Book Notes
Lorrie Goldensohn, editor, American War Poetry; An Anthology (New York: Columbia University Press, 2006), 413pp.
There are many good ways to try to understand humanity's dark impulse to slaughter each other in war. When I was thirteen my grandmother took me to Washington, DC in 1968, at the height of the Vietnam War. I still remember the sights and sounds of protest. Later I visited the War Memorial commemorating that war and watched as visitors groped along the wall to identify the name of a loved one. In 1995 our family stood on the streets of downtown Moscow while a military parade celebrated the fiftieth anniversary of the end of World War II (which claimed the lives of some 50 million Russians). Our family has also appreciated the oral history provided by my wife's stepfather who fought with the "greatest generation." I have also benefited from reading histories written by experts long after a war ended, those written while battles still raged (cf. Iraq), and autobiographical accounts written by soldiers (Jarhead). Everyone, in my opinion, should read Chris Hedges's masterpiece War is a Force That Gives Us Meaning.

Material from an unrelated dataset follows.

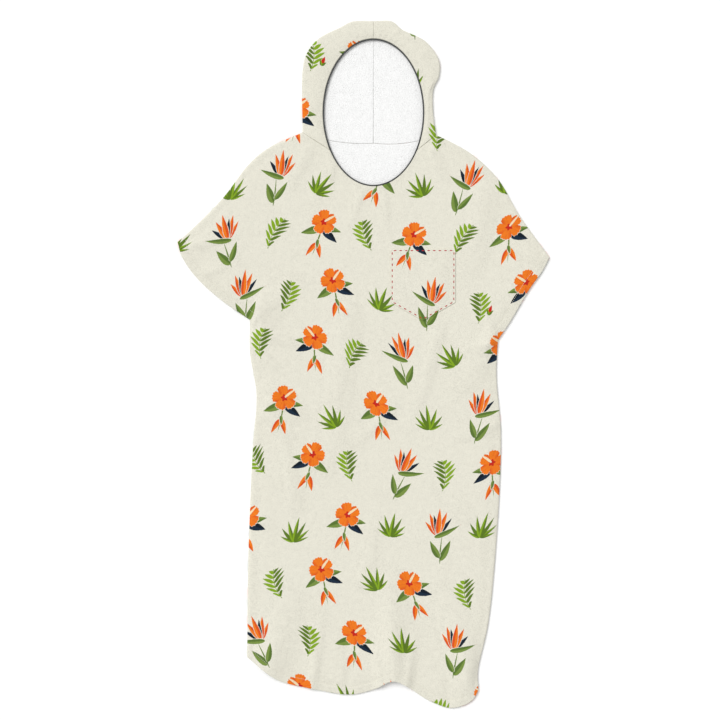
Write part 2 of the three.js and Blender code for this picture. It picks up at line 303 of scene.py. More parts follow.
def colour(red, green, blue):
    # what a screen shows, 0 to 255, as light
    values = np.array([red, green, blue]) / 255
    light = np.where(values <= 0.04045, values / 12.92, ((values + 0.055) / 1.055) ** 2.4)
    return (*light.tolist(), 1.0)


def addNode(kind, inputs, **settings):
    # a new node, in the tree of the first socket among its inputs
    tree = next(value.id_data for value in inputs.values() if isinstance(value, bpy.types.NodeSocket))
    node = tree.nodes.new("ShaderNode" + kind)
    for name, value in settings.items():
        setattr(node, name, value)
    for key, value in inputs.items():
        if isinstance(value, bpy.types.NodeSocket):
            tree.links.new(value, node.inputs[key])
        else:
            node.inputs[key].default_value = value
    return node


def calc(operation, a, b=0.0, c=0.0, clamp=False):
    return addNode("Math", {0: a, 1: b, 2: c}, operation=operation, use_clamp=clamp).outputs[0]


def times(a, b):
    return calc("MULTIPLY", a, b)


def minus(a, b, clamp=False):
    return calc("SUBTRACT", a, b, clamp=clamp)


def timesPlus(a, b, c, clamp=False):
    return calc("MULTIPLY_ADD", a, b, c, clamp)


def vectorCalc(operation, a, b=(0, 0, 0), output="Vector"):
    return addNode("VectorMath", {0: a, 1: b}, operation=operation).outputs[output]


def parts(vector):
    return addNode("SeparateXYZ", {0: vector}).outputs


def vectorOf(x, y, z=0.0):
    return addNode("CombineXYZ", {0: x, 1: y, 2: z}).outputs[0]


def noise(place, scale, detail):
    return addNode("TexNoise", {"Vector": place, "Scale": scale, "Detail": detail}).outputs


def blendColour(amount, under, over, way="MIX"):
    inputs = {0: amount, 6: under, 7: over}
    return addNode("Mix", inputs, data_type="RGBA", blend_type=way).outputs[2]


def ramp(value, fromLow, fromHigh, toLow, toHigh):
    inputs = {"Value": value, "From Min": fromLow, "From Max": fromHigh, "To Min": toLow, "To Max": toHigh}
    return addNode("MapRange", inputs, clamp=True).outputs[0]


inks = {
    "ground": colour(233, 230, 215),
    "orange": colour(242, 124, 30),
    "ember": colour(222, 84, 26),
    "navy": colour(10, 25, 38),
    "ink": colour(22, 42, 62),
    "olive": colour(121, 145, 67),
    "moss": colour(92, 118, 50),
    "lime": colour(133, 168, 34),
    "fern": colour(94, 122, 34),
    "red": colour(200, 40, 25),
    "pale": colour(250, 225, 170),
}
shadeOf = {"orange": "ember", "navy": "ink", "olive": "moss", "lime": "fern"}  # the shaded side of each
printEdges = {"sharp": 2.0, "outline": 1.8}  # of the flat colours, and the pale line round each flower
printLayout = {  # in bands across, flowers with leaves between them
    "alongStep": 188.0,
    "bandStep": 116.0,
    "startBand": 0.34,
    "bandShift": 0.5,  # every other band is moved along
    "bandStray": (0.2, 1.9),  # how far each band strays from that, and how soon it strays back
    "wander": ((11.0, 92.0), (13.0, 81.0)),  # how far the bands wave, and over what length
    "swaps": 0.2,  # how often a motif isn't the one whose turn it is
    "buds": 0.14,  # how many of the leaves have one
    "flower": {"start": 0.16, "stray": (24.0, 6.0), "turn": 0.6, "size": 0.95},
    "leaf": {"start": 0.66, "stray": (18.0, 44.0), "turn": 1.2, "size": 1.25},
}
craneFlower = [  # base, turn from upright in degrees, length, width, bow, colour
    ((3, -58), -3, 66, 1.7, -4, "olive"),
    ((2, -50), -36, 46, 7.5, 5, "olive"),
    ((3, -44), 34, 42, 6.5, -5, "olive"),
    ((7, 4), 44, 40, 4.6, -3, "orange"),
    ((6, 4), -46, 44, 5.0, 3, "navy"),
    ((6, 5), -26, 50, 5.6, 3, "orange"),
    ((6, 5), 24, 50, 5.6, -3, "orange"),
    ((6, 5), 8, 44, 4.6, 3, "navy"),
    ((6, 5), -6, 56, 5.8, 2, "orange"),
    ((12, 3), -80, 58, 3.2, 7, "red"),
    ((13, 0), -79, 56, 5.6, 8, "olive"),
]
bloomLeaves = [  # under the round flower
    ((0, 12), 178, 66, 1.7, 5, "olive"),
    ((-3, 10), -122, 42, 8.5, 4, "olive"),
    ((3, 10), 124, 42, 8.5, -4, "navy"),
    ((0, 12), 82, 42, 7.5, 4, "olive"),
    ((-1, -22), -148, 34, 5.5, -4, "orange"),
    ((-1, -20), 146, 36, 5.5, 4, "orange"),
    ((-1, -14), 168, 20, 3.6, 0, "olive"),
]
bloom = {
    "middle": (0, 24),
    "radius": 26.0,
    "petals": 5,
    "notch": (0.32, 5.0),  # depth and sharpness, between two petals
    "ruffle": (0.03, 27.0),  # depth and number
    "heart": (8.5, 3.5),  # reach, and how much less of it between its points
    "stamen": ((1, 25), 38, 27, 1.7, 3, "pale"),
}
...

Thanks to Lorrie Goldensohn, we can now try to understand war through poetry. About half of the 232 poems in this book were written by war participants. She has arranged the poems in chronological order by the poet's date of birth, grouping them according to specific wars (Colonial Wars, Revolutionary Wars, War of 1812, etc.). The poems begin with skirmishes with Indians in 1746 and end with insurgents in Iraq. Each section begins with a brief description of the war and its social context. Brief biographies of the poets (pp. 367–404) humanize them even more. These war poems written across nearly 300 years explore almost every human emotion you might imagine—pride and patriotism, propaganda and protest, victory and defeat, bravery and fear, death and mutilation, glorious triumphs and depressing futility, so-called "good" wars like World War II and "bad" wars like Vietnam. Contrary to the misconception that poetry is unrelated to "real" life, Goldensohn documents the efforts of poets interacting with the greatest of human tragedies.